With all of these requirements, auditioning for the group is a lengthy process. Being able to read music is a plus but is not a requirement. Prospective members must pass two auditions before being voted into the chorus by the existing members. They are allowed to audition after attending three rehearsals and must pass the first audition by the sixth rehearsal; the second audition must be passed by the eighth rehearsal.
“We learn quite a bit of new music in a year,” Faddegon said. “So if you have someone who takes longer than that to learn a couple songs, then they’re going to be a frustrated member, and the rest of the chorus is going to be frustrated with them.”
The group’s members range in age from 17 to the 70s. Many had no experience with barbershop or Sweet Adelines before joining the group, including management team secretary Cheryl Springer, who has been with the chorus from the beginning.
“It’s an eye-opener, and it definitely is an educational experience, because you are taught along the way how it’s supposed to be done,” Springer said. “You don’t just give them the music and say, ‘OK, sing.’ We’re taught how to sing; we’re taught how to say the vowels. We’re taught how to enunciate. We’re taught how to breathe, correct breathing techniques.”

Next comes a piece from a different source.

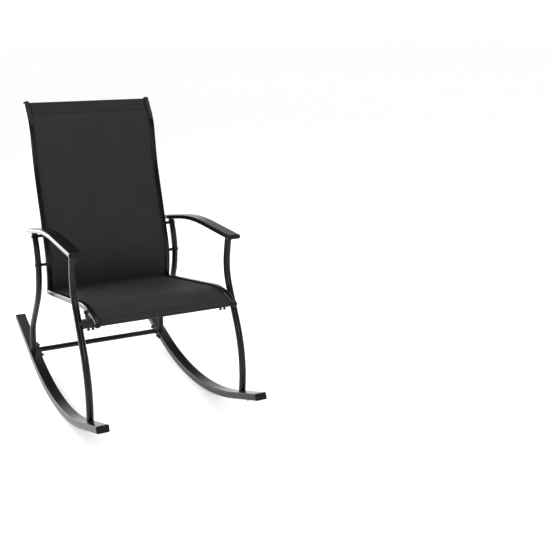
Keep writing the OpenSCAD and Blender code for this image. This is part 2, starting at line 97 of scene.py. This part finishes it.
def make_world():
    """White at the horizon, so that the floor runs into it, and a dim grey studio above."""
    world = bpy.data.worlds.new("studio")
    bpy.context.scene.world = world
    world.use_nodes = True
    nt = world.node_tree
    coords = nt.nodes.new("ShaderNodeTexCoord")
    parts = nt.nodes.new("ShaderNodeSeparateXYZ")
    nt.links.new(coords.outputs["Generated"], parts.inputs[0])
    sky = colour_ramp(nt, parts.outputs["Z"], [
        (0.0, (1.0, 1.0, 1.0)),
        (0.17, (1.0, 1.0, 1.0)),
        (0.34, (0.1, 0.101, 0.103)),
        (1.0, (0.13, 0.131, 0.134)),
    ])
    nt.links.new(sky, nt.nodes["Background"].inputs["Color"])
    nt.nodes["Background"].inputs["Strength"].default_value = 1.0


def make_stage():
    """White floor that glows a little, so that only soft shadows show on it, and the lamps."""
    bpy.context.scene.view_settings.view_transform = "Standard"
    make_world()
    mesh = bpy.data.meshes.new("floor")
    floor = bpy.data.objects.new("floor", mesh)
    bpy.context.scene.collection.objects.link(floor)
    bm = bmesh.new()
    bmesh.ops.create_grid(bm, x_segments=8, y_segments=8, size=30.0)
    bm.to_mesh(mesh)
    bm.free()
    floor.location = (0.0, 0.0, -0.0006)
    mat, nt, shader = new_material("floor_paper")
    speck = add(nt, "ShaderNodeTexNoise", {"Scale": 3.0, "Detail": 2.0})
    ramp = colour_ramp(nt, speck.outputs["Fac"], [(0.3, (0.87, 0.87, 0.875)), (0.7, (0.89, 0.89, 0.895))])
    nt.links.new(ramp, shader.inputs["Base Color"])
    shader.inputs["Roughness"].default_value = 0.9
    shader.inputs["Specular IOR Level"].default_value = 0.1
    floor.data.materials.append(mat)
    shader.inputs["Emission Color"].default_value = (1.0, 1.0, 1.0, 1.0)
    shader.inputs["Emission Strength"].default_value = 0.35
    sun_light("overhead", (-0.08, 0.10, -1.0), 1.75, 80.0)
    area_light("back_left_box", (-1.0, 2.3, 1.1), (-0.3, 0.0, 0.7), 0.9, 40.0, tall=2.1)
    area_light("left_box", (-2.4, 2.0, 1.1), (0.0, 0.0, 0.6), 1.2, 95.0, tall=2.1)
    area_light("front_box", (-0.5, -3.2, 1.9), (0.0, 0.0, 0.7), 0.8, 18.0)
    area_light("right_box", (2.8, 0.7, 1.2), (0.0, 0.0, 0.6), 0.9, 38.0, tall=2.0)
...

By the time the group qualified for the international competition in Denver, it had reached mid-sized chorus status.
“It was a very busy and sometimes frustrating time for us, because yes, then you’ve got more members,” Faddegon said. “When you start out as a group of 15, everybody knows everybody and you’re pretty tight, and the more members you get, the harder it is for everybody to know everybody really well.”
But even with increased membership, the chorus has managed to maintain its camaraderie. Both Green and Britton describe the chorus as a sisterhood.
“I had a little bit of a hard time with my audition, but everybody encouraged me,” Green said. “It’s just that way. Because it is supposed to be a hobby, and it is supposed to be fun.”
“It’s an intense hobby,” Britton added.